North Korea announces long-range targeting of U.S. bases. North Korea's state-run news agency said on Tuesday morning that the regime has ordered its "strategic rocket units" to target "U.S. invasionary bases on its mainland, Hawaii and Guam," and train its artillery on U.S. bases nearby in the Pacific. The regime put its military on the highest state of readiness against "imperialist aggressor troops." The new threat from Pyongyang comes one day after the U.S. and South Korea revealed that on Friday they signed a new plan in case of North Korean attack. North Korea, in its announcement, again complained of B-52s flying over South Korea, which the Pentagon says is part of regular exercises.
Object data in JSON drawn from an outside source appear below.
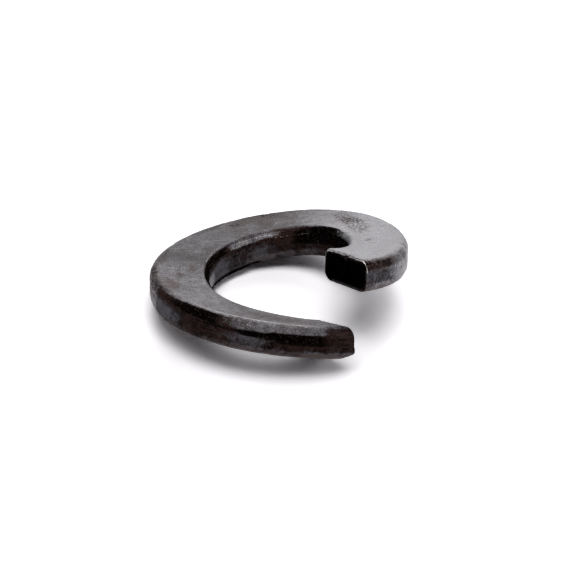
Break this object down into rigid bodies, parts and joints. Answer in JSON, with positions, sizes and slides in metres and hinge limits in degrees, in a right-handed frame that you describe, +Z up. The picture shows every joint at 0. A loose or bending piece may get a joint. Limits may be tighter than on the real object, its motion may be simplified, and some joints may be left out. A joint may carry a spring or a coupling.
{
  "type": "curved spring washer",
  "caption": "Split spring washer: a single open coil of rectangular steel wire with rounded edges, curved and dished so that it acts as a spring under a screw head.",
  "frame": {"origin": "centre of the bounding box's underside, on the surface that the washer lies on", "axes": "+Z up, as the washer comes to rest; the slit between the cut ends faces -Y and +X"},
  "size_m": [0.0114, 0.0116, 0.0048],
  "materials": {
    "blackened_steel": "dark oxide and mill scale, worn grey on the faces"
  },
  "bodies": {
    "root": {"spring_washer": "blackened_steel"}
  },
  "joints": []
}
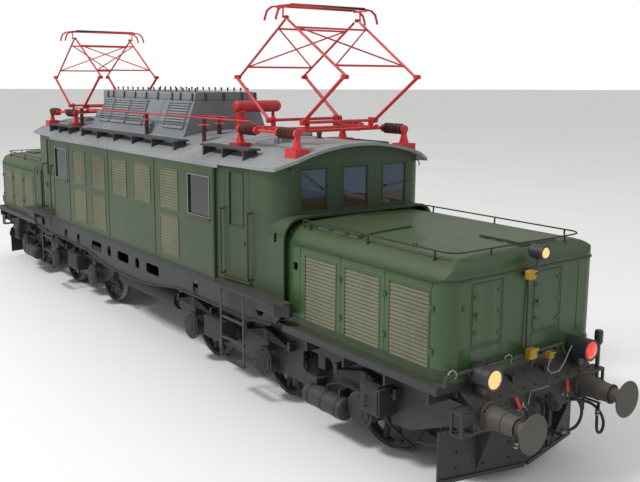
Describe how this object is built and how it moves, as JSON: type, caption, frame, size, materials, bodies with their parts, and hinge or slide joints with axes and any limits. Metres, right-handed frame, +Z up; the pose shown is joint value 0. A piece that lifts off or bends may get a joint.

Welcome to Tuesday's edition of Situation Report, where we always find the afikomen. Gordon Lubold is on vacation this week, but I'm your huckleberry. Happy Passover, fellow M.O.T. Follow me @FPBaron and email me at kevin.baron@foreignpolicy.com. Sign up for Situation Report here or just ask and I'll put you on the list. And as always, if you have a report, piece of news, or tidbit you want teased, send it to us early for maximum tease. If we can get it in, we will. We love candy, all the happenings in the military/natsec world from the ridiculous to the real.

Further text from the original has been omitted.